Employers should prepare for these changes by reviewing and updating their harassment policies to reflect the new duty. Focus should be placed on ensuring that all staff, including managers, understand how to respond to and report allegations of third‑party harassment. Employers will need to provide training and practical guidance for staff who regularly interact with clients and service users.

 

Employers should seek copies of risk assessments as well as policies and procedures from suppliers and other businesses where workers may be required to work, in order to comply with the duty to prevent third-party harassment.  There will also need to be joined-up practices between employers and suppliers and other businesses so that workers and third parties are informed that any harassment of staff will not be tolerated.  This may range from putting up notices to accessible guidance on how and to whom workers exposed to third party harassment can report it to. 

 

The EHRC states that the purpose of the preventative duty is to transform workplace cultures so that sexual harassment including by third parties is not tolerated.  Liability for claims for third-party harassment should encourage employers to take preventative measures to reduce the risk of harassment by third parties.
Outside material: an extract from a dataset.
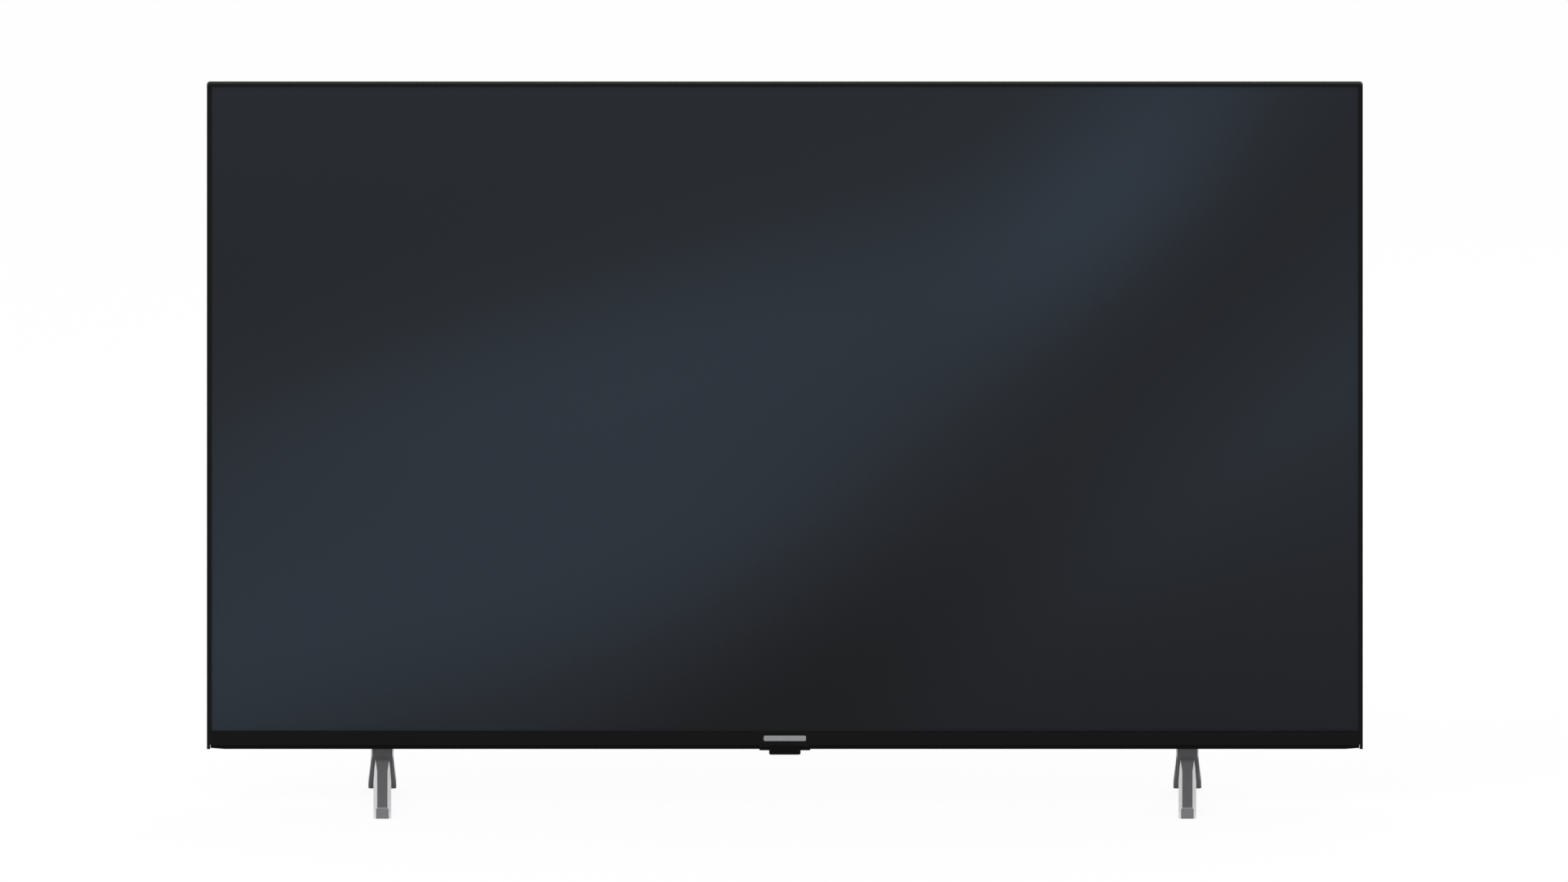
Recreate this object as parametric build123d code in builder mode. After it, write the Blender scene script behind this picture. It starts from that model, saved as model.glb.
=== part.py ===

In particular, overheard conversations between customers or visitors which amount to harassment may also create liability if the employer cannot show they took reasonable steps to prevent such behaviour.

 

It is hoped that these changes will encourage employers to be more proactive in tackling and preventing workplace harassment so as to ensure workplaces are free from harassment and workers have a safer place to work.

 


Conduct of a Sexual Nature

 

The EHRC Code of Practice on Employment lists the following examples of conduct of a sexual nature which is unwanted.  The list is illustrative, not exhaustive.

 

  • Verbal,  
  • Non-verbal  
  • Physical conduct 
  • Unwelcome sexual advances,  
  • Touching,  
  • Forms of sexual assault, 
  • Sexual jokes,  
  • Displaying pornographic photographs or drawings or  
  • Sending emails with material of a sexual nature.